Che i tifosi del Torino contestino Urbano Cairo non è una novità, come lo è invece che Cairo stesso ormai apertamente si dica disposto a passare la mano dopo 19 anni di discreta gestione, senza mai aver capito lo spirito di un Torino di cui del resto nemmeno è tifoso (il sogno da wannabe Berlusconi, destinato a rimanere proibito, era il Milan ma adesso siamo su cifre improponibili). Certo per questo club, che usando il lodo Petrucci gli fu di fatto regalato dall’allora sindaco di Torino Chiamparino, non si è mai svenato: guardando soltanto le ricapitalizzazioni siamo a circa 4 milioni l’anno. Red Bull, arabi o fantomatiche cordate difficilmente farebbero peggio, a livello di ambizioni. Poi non è che arrivi Klopp, vinca tutti i derby e in pochi mesi costruisca un Torino degno di quello di Superga. Però voler vincere, e non vincere, è l’unica cosa che conta. Certo gli addii troppo lunghi non fanno bene alla parte sportiva dei club.
Il megagirone unico a 36 di Champions League, con classifiche da mal di testa, è decisamente più noioso dei gironi a quattro dove spesso anche i grandi club rischiavano di mancare la qualificazione alla fase a eliminazione diretta. I dati di Inter e Milan, con una media spettatori significativamente più bassa rispetto al campionato e della stessa Champions dell’anno scorso, e certo non per il livello tecnico, dicono che l’inflazione di partite (è chiaro che con lo schemino attuale le 8 sicure diventeranno in futuro 10, 12, e così via) fa aumentare il totale degli incassi ma porta anche a una certa disaffezione.
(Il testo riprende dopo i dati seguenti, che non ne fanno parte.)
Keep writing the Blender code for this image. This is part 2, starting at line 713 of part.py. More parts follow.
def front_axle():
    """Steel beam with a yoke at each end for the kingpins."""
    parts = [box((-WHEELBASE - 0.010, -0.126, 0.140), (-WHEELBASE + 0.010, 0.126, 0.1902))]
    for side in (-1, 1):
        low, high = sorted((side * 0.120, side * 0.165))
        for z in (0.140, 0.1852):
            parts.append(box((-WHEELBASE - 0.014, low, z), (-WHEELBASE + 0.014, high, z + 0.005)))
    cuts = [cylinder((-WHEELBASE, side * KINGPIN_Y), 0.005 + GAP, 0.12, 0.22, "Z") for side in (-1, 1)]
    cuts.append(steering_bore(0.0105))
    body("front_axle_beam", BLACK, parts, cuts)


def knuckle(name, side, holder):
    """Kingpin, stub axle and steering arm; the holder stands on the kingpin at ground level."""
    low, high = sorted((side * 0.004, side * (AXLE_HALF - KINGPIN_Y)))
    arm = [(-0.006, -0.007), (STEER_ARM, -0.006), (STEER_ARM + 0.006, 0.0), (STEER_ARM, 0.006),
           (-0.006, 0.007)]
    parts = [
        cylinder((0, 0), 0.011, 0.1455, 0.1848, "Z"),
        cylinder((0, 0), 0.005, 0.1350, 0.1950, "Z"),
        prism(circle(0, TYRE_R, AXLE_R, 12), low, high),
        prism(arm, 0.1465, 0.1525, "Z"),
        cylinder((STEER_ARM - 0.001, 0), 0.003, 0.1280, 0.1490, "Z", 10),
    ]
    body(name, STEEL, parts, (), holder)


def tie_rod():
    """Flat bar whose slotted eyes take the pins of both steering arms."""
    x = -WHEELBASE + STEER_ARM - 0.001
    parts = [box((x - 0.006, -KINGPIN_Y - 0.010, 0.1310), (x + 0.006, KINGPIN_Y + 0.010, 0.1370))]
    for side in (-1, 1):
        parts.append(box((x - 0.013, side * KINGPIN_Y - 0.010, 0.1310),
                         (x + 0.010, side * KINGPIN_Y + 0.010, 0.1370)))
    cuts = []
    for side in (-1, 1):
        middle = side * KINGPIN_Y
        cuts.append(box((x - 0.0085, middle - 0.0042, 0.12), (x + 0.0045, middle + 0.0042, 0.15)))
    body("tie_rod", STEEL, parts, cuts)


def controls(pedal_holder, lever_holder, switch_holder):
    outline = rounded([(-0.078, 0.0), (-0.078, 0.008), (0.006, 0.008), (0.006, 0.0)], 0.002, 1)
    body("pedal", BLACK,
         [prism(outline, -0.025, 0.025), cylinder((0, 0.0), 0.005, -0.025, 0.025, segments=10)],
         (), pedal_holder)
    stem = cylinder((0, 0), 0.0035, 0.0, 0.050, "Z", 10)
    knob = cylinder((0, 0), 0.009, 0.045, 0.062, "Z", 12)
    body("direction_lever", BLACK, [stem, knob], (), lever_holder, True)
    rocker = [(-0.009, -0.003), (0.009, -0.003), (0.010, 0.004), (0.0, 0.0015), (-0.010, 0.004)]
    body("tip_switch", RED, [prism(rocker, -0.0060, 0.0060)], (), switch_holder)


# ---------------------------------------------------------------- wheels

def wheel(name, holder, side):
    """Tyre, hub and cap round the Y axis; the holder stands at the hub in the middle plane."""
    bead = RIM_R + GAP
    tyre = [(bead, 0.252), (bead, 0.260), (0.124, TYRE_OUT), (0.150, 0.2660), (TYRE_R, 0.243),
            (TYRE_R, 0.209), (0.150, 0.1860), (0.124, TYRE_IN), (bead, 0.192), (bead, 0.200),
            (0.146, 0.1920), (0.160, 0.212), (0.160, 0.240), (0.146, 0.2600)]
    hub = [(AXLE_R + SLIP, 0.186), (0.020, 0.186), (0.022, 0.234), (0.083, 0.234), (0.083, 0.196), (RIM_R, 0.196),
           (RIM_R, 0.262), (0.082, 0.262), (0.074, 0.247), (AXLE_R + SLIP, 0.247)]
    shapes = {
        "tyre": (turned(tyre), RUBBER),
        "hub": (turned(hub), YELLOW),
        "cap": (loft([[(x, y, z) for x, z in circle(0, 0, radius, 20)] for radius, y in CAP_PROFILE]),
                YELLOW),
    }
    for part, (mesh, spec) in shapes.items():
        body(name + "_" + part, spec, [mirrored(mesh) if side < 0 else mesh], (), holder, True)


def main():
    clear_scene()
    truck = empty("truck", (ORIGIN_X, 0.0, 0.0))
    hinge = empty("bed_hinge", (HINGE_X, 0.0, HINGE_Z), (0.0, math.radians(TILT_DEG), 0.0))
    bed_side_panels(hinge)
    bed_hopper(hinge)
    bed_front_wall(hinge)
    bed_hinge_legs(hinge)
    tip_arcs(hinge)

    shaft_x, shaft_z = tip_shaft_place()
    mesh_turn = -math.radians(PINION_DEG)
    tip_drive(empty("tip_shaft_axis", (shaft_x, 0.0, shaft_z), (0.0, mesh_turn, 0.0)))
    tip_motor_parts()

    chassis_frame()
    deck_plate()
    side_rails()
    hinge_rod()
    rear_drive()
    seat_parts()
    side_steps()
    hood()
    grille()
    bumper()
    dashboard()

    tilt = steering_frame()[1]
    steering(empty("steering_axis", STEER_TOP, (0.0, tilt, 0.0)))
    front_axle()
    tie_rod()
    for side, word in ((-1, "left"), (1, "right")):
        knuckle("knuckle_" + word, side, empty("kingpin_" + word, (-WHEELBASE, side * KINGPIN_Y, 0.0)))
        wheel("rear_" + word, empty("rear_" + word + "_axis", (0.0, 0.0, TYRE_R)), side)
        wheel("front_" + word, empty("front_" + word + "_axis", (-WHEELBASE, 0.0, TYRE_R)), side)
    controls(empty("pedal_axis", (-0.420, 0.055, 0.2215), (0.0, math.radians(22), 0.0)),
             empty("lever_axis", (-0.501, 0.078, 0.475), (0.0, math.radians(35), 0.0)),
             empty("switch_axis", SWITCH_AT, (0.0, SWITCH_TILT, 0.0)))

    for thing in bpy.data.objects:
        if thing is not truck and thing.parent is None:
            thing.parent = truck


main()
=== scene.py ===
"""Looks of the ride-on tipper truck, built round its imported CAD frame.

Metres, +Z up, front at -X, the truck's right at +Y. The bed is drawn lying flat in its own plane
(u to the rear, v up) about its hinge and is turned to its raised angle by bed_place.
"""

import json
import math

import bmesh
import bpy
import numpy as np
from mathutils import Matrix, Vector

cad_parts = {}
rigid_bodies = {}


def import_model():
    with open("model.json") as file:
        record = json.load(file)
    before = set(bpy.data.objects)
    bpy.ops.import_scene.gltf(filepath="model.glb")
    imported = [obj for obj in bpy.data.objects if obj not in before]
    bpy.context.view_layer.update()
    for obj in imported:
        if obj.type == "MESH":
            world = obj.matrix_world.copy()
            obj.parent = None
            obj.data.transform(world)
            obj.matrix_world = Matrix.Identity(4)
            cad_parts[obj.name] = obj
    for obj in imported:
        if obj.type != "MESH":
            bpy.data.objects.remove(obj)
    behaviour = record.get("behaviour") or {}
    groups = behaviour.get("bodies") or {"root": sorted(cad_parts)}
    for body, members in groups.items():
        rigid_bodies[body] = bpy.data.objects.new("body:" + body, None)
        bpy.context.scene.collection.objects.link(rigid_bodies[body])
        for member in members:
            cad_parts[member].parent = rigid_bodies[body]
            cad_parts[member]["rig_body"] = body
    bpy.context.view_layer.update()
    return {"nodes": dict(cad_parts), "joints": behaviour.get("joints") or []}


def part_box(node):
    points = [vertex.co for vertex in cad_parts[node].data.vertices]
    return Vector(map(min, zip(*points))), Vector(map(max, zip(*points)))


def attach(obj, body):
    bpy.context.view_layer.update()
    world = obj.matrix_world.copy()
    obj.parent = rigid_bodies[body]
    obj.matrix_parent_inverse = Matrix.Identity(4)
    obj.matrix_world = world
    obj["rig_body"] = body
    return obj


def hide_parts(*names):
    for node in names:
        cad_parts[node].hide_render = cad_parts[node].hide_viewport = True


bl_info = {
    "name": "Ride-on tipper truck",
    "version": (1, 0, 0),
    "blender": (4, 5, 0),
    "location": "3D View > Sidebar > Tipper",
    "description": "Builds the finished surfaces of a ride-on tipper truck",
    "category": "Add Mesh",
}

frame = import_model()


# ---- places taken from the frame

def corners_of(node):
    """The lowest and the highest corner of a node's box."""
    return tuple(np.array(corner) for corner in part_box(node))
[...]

Tutti sanno che si inizierà a fare sul serio quando rimarranno 24 squadre, con il playoff e poi gli ottavi di finale, ma tutti ovviamente (a partire dai media) hanno interesse nel pompare una manifestazione che non è la Superlega di soli pesi massimi, quella che Florentino Perez ancora sogna, ma non è nemmeno qualcosa di legato al diritto sportivo, visti i posti assicurati ai singoli campionati ed il fatto che la stagione regolare conti pochissimo.